Slightly different in form, but altogether similar in essence, is the rite administered by the Christian Church to its new-born members. Like those which have been just described, it consists in baptism; but it offers a more remarkable instance than any of them of the tenacity with which the human mind, under the influence of religious belief, insists upon the performance of some kind of ceremony immediately after, or, at the most, at no great interval after birth. Christian baptism was not originally intended to be administered to unconscious infants, but to persons in full possession of their faculties, and responsible for their actions. Moreover, it was performed, as is well known, not by merely sprinkling the forehead, but by causing the candidate to descend naked into the water, the priest joining him there, and pouring the water over his head. The catechumen could not receive baptism until after he understood something of the nature of the faith he was embracing, and was prepared to assume its obligations. A rite more totally unfitted for administration to infants could hardly have been found. Yet such was the need that was felt for a solemn recognition by religion of the entrance of the child into the world, that this rite, in course of time, completely lost its original nature. Infancy took the place of maturity; sprinkling of immersion. But while the age and manner of baptism were altered, the ritual remained under the influence of the primitive idea with which it had been instituted. The obligations could no longer be undertaken by the persons baptized; hence they must be undertaken for them. Thus was the Christian Church landed in the absurdity—unparalleled, I believe, in any other natal ceremony—of requiring the most solemn promises to be made, not by those who were thereafter to fulfil them, but by others in their name; these others having no power to enforce their fulfillment, and neither those actually assuming the engagement, nor those on whose behalf it was assumed, being morally responsible in case it should be broken. Yet this strange incongruity was forced upon the Church by an imperious want of human nature itself; and the insignificant sects who have adopted the baptism of adults have failed, in their zeal for historical consistency, to recognize a sentiment whose roots lie far deeper than the chronological foundation of Christian rites, and stretch far wider than the geographical boundaries of the Christian faith.

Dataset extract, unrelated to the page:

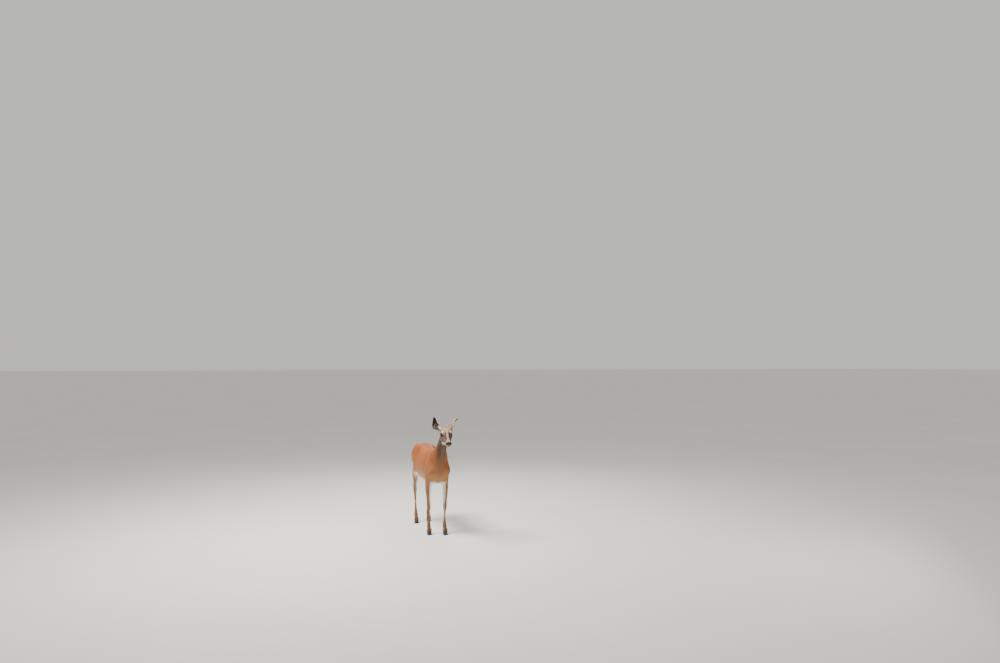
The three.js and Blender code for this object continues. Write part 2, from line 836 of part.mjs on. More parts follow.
function makeHead() {
  const headSides = 32;
  const loose = 30;
  const field = (x, y, z) => {
    const past = -(
      (y - throatLocal.at.y) * throatLocal.normal.y +
      (z - throatLocal.at.z) * throatLocal.normal.z +
      loose
    );
    return Math.max(fleshInHead(x, y, z), past);
  };
  const along = [...steps(-130, -60, 9), ...steps(-52, 40, 13), ...steps(50, 90, 4)];
  const line = through([
    [-130, -9],
    [-60, -12],
    [0, -8],
    [90, -2],
  ]);
  const nose = [80, 64, 48, 32, 16].map((tilt) => ({ at: point(0, -130, -9), normal: backwards, tilt: -tilt }));
  const nape = [20, 45, 70].map((tilt) => ({ at: point(0, 90, -2), normal: backwards, tilt }));
  const stations = [...nose, ...along.map((y) => ({ at: point(0, y, line(y)), normal: backwards })), ...nape];
  return (level) => solidOf(wrap(field, stations, headSides, { level, poles: [true, true], turn: Math.PI / headSides }));
}
const headAt = makeHead();

const eyeX = 40;
const eyeZ = 13;
const gaze = point(0.86, -0.46, 0.16).normalize();
const lidRadius = eyeRadius + 3.2;

// The opening between the lids: a lens of two arcs, longer than high, its front corner lower.
function lidOpening(side) {
  const [halfLength, halfHeight] = [15.4, 10.4];
  const radius = (halfLength ** 2 + halfHeight ** 2) / (2 * halfHeight);
  const reachAngle = Math.asin(halfLength / radius);
  const lens = new THREE.Shape();
  lens.absarc(0, halfHeight - radius, radius, Math.PI / 2 - reachAngle, Math.PI / 2 + reachAngle, false);
  lens.absarc(0, radius - halfHeight, radius, -Math.PI / 2 - reachAngle, -Math.PI / 2 + reachAngle, false);
  const cutter = new THREE.ExtrudeGeometry(lens, { depth: 40, bevelEnabled: false, curveSegments: 7 });
  const look = gaze.clone().multiply(point(side, 1, 1));
  const aside = new THREE.Vector3().crossVectors(upright, look).normalize();
  const up = new THREE.Vector3().crossVectors(look, aside);
  cutter.rotateZ(side * radians(-14));
  cutter.applyMatrix4(new THREE.Matrix4().makeBasis(aside, up, look));
  cutter.translate(side * eyeX, 0, eyeZ);
  return solidOf(cutter);
}

function ball(radius, x, y, z, round = 18) {
  return solidOf(new THREE.SphereGeometry(radius, round, Math.round(round * 0.7)).translate(x, y, z));
}

let headSolid = halfOf(headAt(0), throatLocal.normal, throatLocal.at);
for (const side of [1, -1]) {
  headSolid = headSolid.add(ball(lidRadius, side * eyeX, 0, eyeZ, 15));
  headSolid = headSolid.subtract(ball(eyeRadius + gap, side * eyeX, 0, eyeZ, 16));
  headSolid = headSolid.subtract(lidOpening(side));
}

// The line of the mouth: a curved slot round the muzzle, left solid inside.
function mouthSlot() {
  const mouthLine = [
    [-190, -25],
    [-152, -25.5],
    [-122, -28],
    [-94, -28],
    [-78, -31],
  ];
  const lower = mouthLine.map(([y, z]) => [y, z - 2]).reverse();
  const strip = sideBlock([...mouthLine, ...lower], -60, 60);
  const inside = steps(-140, -60, 8).map((y) => ({ at: point(0, y, -14), normal: backwards }));
  return strip.subtract(solidOf(wrap(fleshInHead, inside, 20, { level: -4, poles: [true, false] })));
}
headSolid = headSolid.subtract(mouthSlot());

function nostril(side) {
  const pit = new THREE.SphereGeometry(1, 10, 7);
  pit.scale(5, 10, 6.5);
  pit.rotateZ(side * radians(24));
  pit.translate(side * 20.5, -163, 0);
  return solidOf(pit);
}
for (const side of [1, -1]) headSolid = headSolid.subtract(nostril(side));

const nosePlane = { at: point(0, -154, 12), normal: point(0, -1, 0.34).normalize() };
addNode(headGroup, "nose", halfOf(headSolid, nosePlane.normal, nosePlane.at, gap), noseSkin);
headSolid = halfOf(headSolid, nosePlane.normal.clone().negate(), nosePlane.at);
addNode(headGroup, "head", headSolid, faceCoat);

for (const [name, side] of [
  ["left", 1],
  ["right", -1],
])
  addNode(headGroup, `eye_${name}`, ball(eyeRadius, side * eyeX, 0, eyeZ, 16), eyeGlass);

// ---------- Ears ----------
// A cup rolled from a long leaf. Round the midrib the section is an arc; the leaf is widest below its middle,
// rolled nearly shut at the root and almost flat at the tip.
const earHalfWidth = through([
  [0, 19],
  [0.14, 26],
  [0.34, 37],
  [0.54, 41],
  [0.74, 36],
  [0.9, 22],
  [1, 3],
]);
const earRoll = through([
  [0, 158],
  [0.14, 128],
  [0.34, 96],
  [0.6, 74],
  [0.85, 54],
  [1, 40],
]);
const earThickness = through([
  [0, 8],
  [0.2, 4.6],
  [0.5, 3.2],
  [1, 2],
]);

const earBow = 26;

function makeEar(side, root, along, open) {
  const [rows, columns] = [13, 10];
  const facing = open.clone().addScaledVector(along, -open.dot(along)).normalize();
  const aside = new THREE.Vector3().crossVectors(along, facing).multiplyScalar(side);
  const outer = [];
  const inner = [];
  for (const t of steps(-0.06, 1, rows)) {
    const roll = radians(earRoll(t));
    const radius = earHalfWidth(t) / Math.sin(Math.min(roll, Math.PI / 2));
    const bow = Math.sin(Math.PI * clamp01(t)) * earBow; // the inner edge runs straight, the outer one swells
    const middle = root
      .clone()
      .addScaledVector(along, t * earLength)
      .addScaledVector(facing, 14 * t * t)
      .addScaledVector(aside, bow);
    const place = (angle, r) =>
      middle
        .clone()
        .addScaledVector(aside, r * Math.sin(angle))
        .addScaledVector(facing, radius - r * Math.cos(angle) - radius)
        .toArray();
    const angles = steps(-roll, roll, columns);
    outer.push(angles.map((a) => place(a, radius)));
    inner.push(angles.map((a) => place(a, radius - earThickness(clamp01(t)))));
  }
  // Each ring runs up the outer arc and back along the inner one.
  const rings = outer.map((line, i) => [...line, ...inner[i].slice().reverse()]);
  const count = rings[0].length;
  const index = [];
  for (let i = 0; i + 1 < rings.length; i++)
    for (let j = 0; j < count; j++) {
      const next = (j + 1) % count;
      const [a, b, c, d] = [i * count + j, i * count + next, (i + 1) * count + j, (i + 1) * count + next];
      index.push(a, b, d, a, d, c);
    }
  for (const [ring, flip] of [
    [0, true],
    [rings.length - 1, false],
  ])
    for (let j = 0; j < columns; j++) {
      const [a, b] = [ring * count + j, ring * count + j + 1];
      const [c, d] = [ring * count + count - 1 - j, ring * count + count - 2 - j];
      index.push(...(flip ? [a, d, b, a, c, d] : [a, b, d, a, d, c]));
    }
  const geometry = new THREE.BufferGeometry();
  geometry.setAttribute("position", new THREE.Float32BufferAttribute(rings.flat(2), 3));
  geometry.setIndex(index);
  return solidOf(geometry);
}

const headGrown = headAt(gap);
for (const [name, side, along, open] of [
  ["left", 1, point(0.56, 0.76, 0.33), point(1, 0.05, 0)],
  ["right", -1, point(-0.36, 0.82, 0.38), point(-0.34, -0.86, 0.3)],
]) {
  const ear = makeEar(side, point(side * 44, 62, 26), along.normalize(), open);
  addNode(headGroup, `ear_${name}`, ear.subtract(headGrown), earSkin);
}

// ---------- Tail ----------
const tailPath = new THREE.CatmullRomCurve3([
  point(0, 700, 826),
  point(0, 746, 813),
  point(0, 779, 770),
  point(0, 792, 706),
  point(0, 792, 610),
]);
const tailWide = through([
  [0, 20],
  [0.25, 24],
  [0.5, 28],
  [0.75, 23],
  [1, 7],
]);
const tailDeep = through([
  [0, 18],
  [0.25, 16],
  [0.6, 12],
  [1, 4],
]);

// A place on the tail's skin: share runs down it, and angle round it from the animal's left, past the back.
function tailPlace(share, angle, sunk = 0) {
  const at = tailPath.getPoint(share);
  const way = tailPath.getTangent(share);
  const out = point(0, -way.z, way.y);
  const [across, back] = [tailWide(share) - sunk, tailDeep(share) - sunk];
  return {
    at: at.clone().add(point(across * Math.cos(angle), 0, 0)).addScaledVector(out, back * Math.sin(angle)),
    out: point(Math.cos(angle), 0, 0).addScaledVector(out, Math.sin(angle)),
    way,
  };
}

// A flat lock of hair: it leaves the skin at a slant, bends to hang straight and tapers to its tip.
function makeLock({ at, out, way }, length, width, depth, lift) {
  const flat = new THREE.Vector3().crossVectors(way, out).normalize();
  const start = way.clone().addScaledVector(out, lift).normalize();
  const bend = new THREE.QuadraticBezierCurve3(
    at,
    at.clone().addScaledVector(start, length * 0.45),
    at.clone().addScaledVector(start, length * 0.45).addScaledVector(point(0, 0, -1), length * 0.55),
  );
  const shape = through([
    [0, 0.7],
    [0.35, 1],
    [0.7, 0.72],
    [1, 0.12],
  ]);
  const rings = steps(0, 1, 3).map((t) => {
    const middle = bend.getPoint(t);
    const normal = new THREE.Vector3().crossVectors(flat, bend.getTangent(t)).normalize();
    return [
      [1, 0],
      [0, 1],
      [-1, 0],
      [0, -1],
    ].map(([a, b]) =>
      middle
        .clone()
        .addScaledVector(flat, a * width * shape(t))
        .addScaledVector(normal, b * depth * shape(t))
        .toArray(),
    );
  });
  return solidOf(ringsToGeometry(rings, bend.getPoint(0).toArray(), bend.getPoint(1).toArray()));
}

function makeTail() {
  const sides = 8;
  const rings = steps(0, 1, 9).map((share) =>
    Array.from({ length: sides }, (_, j) => tailPlace(share, (2 * Math.PI * (j + 0.5)) / sides).at.toArray()),
  );
  let tail = solidOf(ringsToGeometry(rings, tailPath.getPoint(0).toArray(), tailPath.getPoint(1).toArray()));
  const rows = 5;
  for (let row = 0; row < rows; row++) {
    const share = 0.3 + (0.63 * row) / (rows - 1);
    const count = row % 2 ? 5 : 4;
    for (let i = 0; i < count; i++) {
      const spread = i / (count - 1) - 0.5;
      const angle = Math.PI * (0.5 - spread * 1.16);
      const length = 104 - 18 * Math.abs(spread) + 5 * Math.sin(7 * row + 3 * i);
      tail = tail.add(makeLock(tailPlace(share, angle, 5), length, 14, 3.8, 0.18 + 0.5 * Math.abs(spread)));
    }
  }
  return largest(tail);
}
addNode(deer, "tail", makeTail().subtract(trunkAt(gap)), tailCoat);

// ---------- The origin lies on the floor under the middle of the whole animal ----------
deer.updateMatrixWorld(true);
const extent = new THREE.Box3().setFromObject(deer, true);
deer.position.set(-(extent.min.x + extent.max.x) / 2, -(extent.min.y + extent.max.y) / 2, -extent.min.z);

export default deer;
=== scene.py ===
"""A life-size white-tailed doe in red summer coat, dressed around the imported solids."""

import math
import bmesh
import bpy
import numpy as np
import openvdb
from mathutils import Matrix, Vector, bvhtree


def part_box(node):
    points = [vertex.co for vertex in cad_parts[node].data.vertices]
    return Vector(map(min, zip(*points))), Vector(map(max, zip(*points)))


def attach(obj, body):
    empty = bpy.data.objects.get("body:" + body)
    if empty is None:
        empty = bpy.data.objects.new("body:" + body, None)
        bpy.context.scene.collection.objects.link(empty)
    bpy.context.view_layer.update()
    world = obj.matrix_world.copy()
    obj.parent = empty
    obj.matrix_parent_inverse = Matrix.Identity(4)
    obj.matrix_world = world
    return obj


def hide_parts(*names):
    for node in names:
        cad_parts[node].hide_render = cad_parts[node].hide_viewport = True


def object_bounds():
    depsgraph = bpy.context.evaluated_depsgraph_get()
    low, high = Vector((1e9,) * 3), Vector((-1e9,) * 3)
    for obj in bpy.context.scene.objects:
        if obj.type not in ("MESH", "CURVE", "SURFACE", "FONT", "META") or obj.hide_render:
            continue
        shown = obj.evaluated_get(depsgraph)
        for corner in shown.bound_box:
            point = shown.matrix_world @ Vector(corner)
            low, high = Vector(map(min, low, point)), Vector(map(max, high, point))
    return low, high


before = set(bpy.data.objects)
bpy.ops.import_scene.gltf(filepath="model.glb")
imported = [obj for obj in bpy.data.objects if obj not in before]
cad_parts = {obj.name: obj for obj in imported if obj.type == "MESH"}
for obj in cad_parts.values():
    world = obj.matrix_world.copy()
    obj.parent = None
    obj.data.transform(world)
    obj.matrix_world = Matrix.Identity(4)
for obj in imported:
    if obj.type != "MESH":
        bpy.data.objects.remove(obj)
solid_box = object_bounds()

# ---------------------------------------------------------------- Head lines
# The skull sets the lines that the whole face is laid out on: its middle plane lies between the two eyeballs,
# and the face slopes down in front of them. Head sizes below are in millimetres along these lines: x to the
# animal's left, y back towards the poll, z up out of the forehead.
FACE_SLOPE = math.radians(26)
EYE_SEAT = np.array([40.0, 0.0, 13.0])


def centre_of(node):
    low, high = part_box(node)
    return np.array((low + high) / 2)


def unit(way):
    return np.asarray(way, float) / np.linalg.norm(way)


left_eye, right_eye = centre_of("eye_left"), centre_of("eye_right")
across = unit(left_eye - right_eye)
level_back = np.cross([0, 0, 1], across)
face_back = level_back * math.cos(FACE_SLOPE) + np.array([0, 0, math.sin(FACE_SLOPE)])
head_axes = np.stack([across, face_back, np.cross(across, face_back)], axis=1)
head_seat = (left_eye + right_eye) / 2 - head_axes[:, 2] * EYE_SEAT[2] / 1000


def in_head(points):
    return (np.asarray(points) - head_seat) @ head_axes * 1000


def from_head(places):
    return np.asarray(places) / 1000 @ head_axes.T + head_seat


# ---------------------------------------------------------------- Hide over the body
# The hide is one skin over muscle and bone, from the poll to the hooves and round the dock of the tail. It
# follows the flesh solids, with their flats softened, and lies deeper than they do by the depth of the coat.
BODY_PITCH = 0.0045
BODY_BAND = 6
SPARE = 0.03
SEAL = 0.001
LEGS = [f"{part}_{side}" for side in ("left", "right") for part in (
    "shoulder", "forearm", "fore_cannon", "fore_pastern", "thigh", "shank", "hind_cannon", "hind_pastern")]
FLESH = ["trunk", "neck", "head", "nose", *LEGS]
COAT_DEPTH = 0.006
LEG_COAT_DEPTH = 0.0025
LEG_TOP = 0.58
ANKLE_TOP = 0.14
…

The intention of all these forms of baptism—that of Ashantee perhaps excepted—is identical. Water, as the natural means of physical cleansing, is the universal symbol of spiritual purification. Hence immersion, or washing, or sprinkling, implies the deliverance of the infant from the stain of original sin. The Mexican and Christian rituals are perfectly clear on this head. In both, the avowed intention is to wash away the sinful nature common to humanity; in both the infant is declared to be born again by the agency of water.

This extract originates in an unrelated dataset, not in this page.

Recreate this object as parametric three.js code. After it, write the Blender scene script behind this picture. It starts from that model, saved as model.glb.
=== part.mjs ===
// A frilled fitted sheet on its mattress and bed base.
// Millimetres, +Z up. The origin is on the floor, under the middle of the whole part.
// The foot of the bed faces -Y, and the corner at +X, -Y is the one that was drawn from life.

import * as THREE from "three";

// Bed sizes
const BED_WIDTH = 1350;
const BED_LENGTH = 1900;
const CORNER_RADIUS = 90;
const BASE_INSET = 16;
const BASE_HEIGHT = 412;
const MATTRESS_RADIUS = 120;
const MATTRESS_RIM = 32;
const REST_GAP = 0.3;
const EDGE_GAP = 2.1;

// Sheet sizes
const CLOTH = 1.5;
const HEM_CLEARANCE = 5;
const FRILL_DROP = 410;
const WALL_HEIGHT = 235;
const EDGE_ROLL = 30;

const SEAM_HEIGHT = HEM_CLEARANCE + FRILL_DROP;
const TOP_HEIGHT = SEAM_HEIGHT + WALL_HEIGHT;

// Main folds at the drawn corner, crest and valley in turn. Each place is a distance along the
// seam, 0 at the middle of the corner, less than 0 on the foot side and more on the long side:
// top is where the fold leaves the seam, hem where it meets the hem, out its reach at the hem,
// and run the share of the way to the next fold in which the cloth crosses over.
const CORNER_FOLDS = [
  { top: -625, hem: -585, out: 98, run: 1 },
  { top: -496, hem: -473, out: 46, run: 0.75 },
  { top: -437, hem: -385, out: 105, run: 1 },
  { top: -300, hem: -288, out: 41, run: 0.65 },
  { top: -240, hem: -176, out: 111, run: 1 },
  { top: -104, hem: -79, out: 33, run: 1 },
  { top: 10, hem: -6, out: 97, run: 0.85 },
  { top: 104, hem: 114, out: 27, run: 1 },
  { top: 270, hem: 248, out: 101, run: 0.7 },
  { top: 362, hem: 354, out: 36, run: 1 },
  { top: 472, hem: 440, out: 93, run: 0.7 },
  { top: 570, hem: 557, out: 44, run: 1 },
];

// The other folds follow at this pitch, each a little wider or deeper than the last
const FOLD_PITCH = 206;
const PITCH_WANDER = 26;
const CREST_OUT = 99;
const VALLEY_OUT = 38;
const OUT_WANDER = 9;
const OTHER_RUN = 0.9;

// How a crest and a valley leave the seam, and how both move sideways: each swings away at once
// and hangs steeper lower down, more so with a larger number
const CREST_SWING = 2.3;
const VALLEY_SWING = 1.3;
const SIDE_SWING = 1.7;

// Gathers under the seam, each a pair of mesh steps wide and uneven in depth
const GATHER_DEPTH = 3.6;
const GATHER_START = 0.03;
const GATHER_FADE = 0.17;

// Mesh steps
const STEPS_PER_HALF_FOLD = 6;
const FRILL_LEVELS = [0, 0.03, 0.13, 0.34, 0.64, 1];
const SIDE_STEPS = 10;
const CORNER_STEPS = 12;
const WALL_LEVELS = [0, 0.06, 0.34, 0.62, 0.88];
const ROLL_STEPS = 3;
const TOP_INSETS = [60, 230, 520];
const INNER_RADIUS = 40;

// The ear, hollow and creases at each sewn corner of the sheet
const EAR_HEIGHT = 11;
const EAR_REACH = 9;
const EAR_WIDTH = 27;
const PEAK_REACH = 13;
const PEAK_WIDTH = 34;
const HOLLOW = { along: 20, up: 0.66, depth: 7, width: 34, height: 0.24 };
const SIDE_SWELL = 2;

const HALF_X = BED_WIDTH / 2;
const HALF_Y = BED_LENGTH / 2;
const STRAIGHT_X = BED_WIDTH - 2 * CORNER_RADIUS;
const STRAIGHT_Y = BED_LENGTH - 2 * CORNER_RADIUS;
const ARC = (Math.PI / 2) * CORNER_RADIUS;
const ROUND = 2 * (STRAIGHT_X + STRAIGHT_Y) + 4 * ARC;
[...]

Another ceremony very frequently practised at the birth of children is circumcision. The wide-spread existence of this rite is one of the most remarkable facts in comparative religious history. We know from Herodotus, that it was practised by the Colchians, Egyptians, Ethiopians, and Phœnicians (Herod., ii. 104). It has been found in modern times, not only in many parts of Africa—to which it may have come from Egypt—but in the South Sea Islands and on the American continent. Thus, according to Beecham, there are "some people," among the Gold Coast Africans, who circumcise their children (Asha, p. 225), though what proportion these circumcisers bear to the rest of the population, he does not inform us. Another traveler describes the mode of circumcising infants in the Negro kingdom of Fida or Juda, a country to which he believes that Islamism has not penetrated (V. G. vol. ii. p. 159). The operation is very simple, and appears to be done without any religious ceremony; but the natives, when pressed as to the reason of the custom, can only reply that their ancestors observed it—an answer which would properly apply to a rite of religious origin whose meaning has been forgotten. Acosta, in his account of Mexican baptism, adds that a ceremony which in some sort imitated the circumcision of the Jews, was occasionally performed by the Mexicans in their baptism, principally on the children of kings and noblemen. It consisted in cutting the ears and private members of male infants (H. I., b. 5, ch. 26 No. 2). That the Jews circumcise their male children on the eighth day I need not state. The rite is performed with much solemnity, and is connected, as is common in these ceremonies, with the bestowal of a name on the child, the name being given by the father after the operation is over. Although circumcision is a ceremony which usually applies only to boys, and although it sometimes happens that the birth of girls is not marked like that of boys by any religious rite, yet the Jews do not omit to consecrate their female children as well as those of the stronger sex, though with less solemnity. "The first Saturday after the end of the month" of the mother's lying-in, she goes to the synagogue with her friends, where "the father of the girl is called up to the law on the altar, and there after a chapter hath been read to him as usual on the Sabbath morning, he orders the reader to say a Mee-Shabeyrach," or a prayer for a blessing (Rel. of Jews, p. 27 1st part).

It is unnecessary, after these instances, to describe the various modes of consecrating the commencement of life which are in use in other countries. Enough has been said to show how general, if not how universal, such consecrating usages are; how religion, supported by the sentiment of mankind, seizes upon the life of the individual from the first moments of his existence; and demands, as one of the very earliest actions to be performed on his behalf, a solemn recognition of the fact that he stands under the influence, and needs the protection, of an invisible and superhuman power.

After birth, the next marked epoch in life is the arrival at manhood or at womanhood. The transition from infancy to maturity, from dependence on others to self-dependence, from an unsexual to a sexual physical and mental condition, has, like the actual entrance upon life and departure from it, been appropriated by religion with a view to its consecration by fitting rites. Since there is no precise time at which the boy can be said to become a youth, or the girl a maiden, the age at which the ceremonies attending puberty are performed varies very considerably in different countries. The range of variation is from eight to sixteen, though there are exceptional cases both of earlier and later initiation into the new stage of existence. Generally speaking, however, these ages are the limits within which the religious solemnities of puberty are confined.